We travel through the city of Glasgow, which is Scotland’s largest city with a population of 600,000. The traffic is bad for miles before the city. We take photos but don’t stop as we drive through the central city and on to Lanark. We book into our B&B at the Lanark racecourse accommodation (basic but comfortable) to get changed out of our wet gear. Then drive to New Lanark a couple of kilometres away.
It has stopped raining but is now almost 4pm a bit too late to go on a guided tour of this village on the River Clyde. New Lanark was founded in 1786 by David Dale, who built cotton mills and housing for the mill workers. The mills were built here to take advantage of the water power provided by the only waterfalls on the River Clyde. It became a successful business and an epitome of utopian socialism as well as an early example of a planned settlement.
The mills operated until 1968. A trust was formed in 1974 to prevent demolition of the village and by 2006 most of the buildings were restored and the village is inhabited and has become a major tourist attraction. It is one of six UNESCO World Heritage Sites in Scotland.

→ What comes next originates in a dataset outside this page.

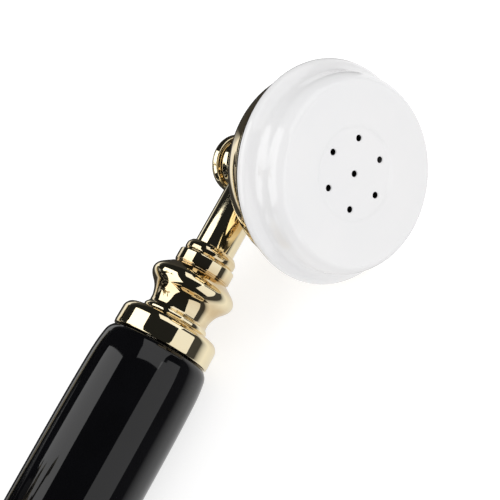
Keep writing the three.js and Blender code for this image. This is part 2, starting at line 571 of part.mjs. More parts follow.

We wander around and end up viewing most of the site, including the Counting House (like a Head Office), an original dwelling in one of the buildings and the machinery that is still being used to produce wool after blending/teasing, carding, spinning, winding, plying and hanking. Caithness Row was completed in 1793 and converted into 16 housing association flats in the late 1960s. When it was first constructed it housed up to 200 families. We see where a canal has been diverted to power the mill. There is also a wedding group below at one of the original mill sites, proof of tenanted homes in this very impressive village.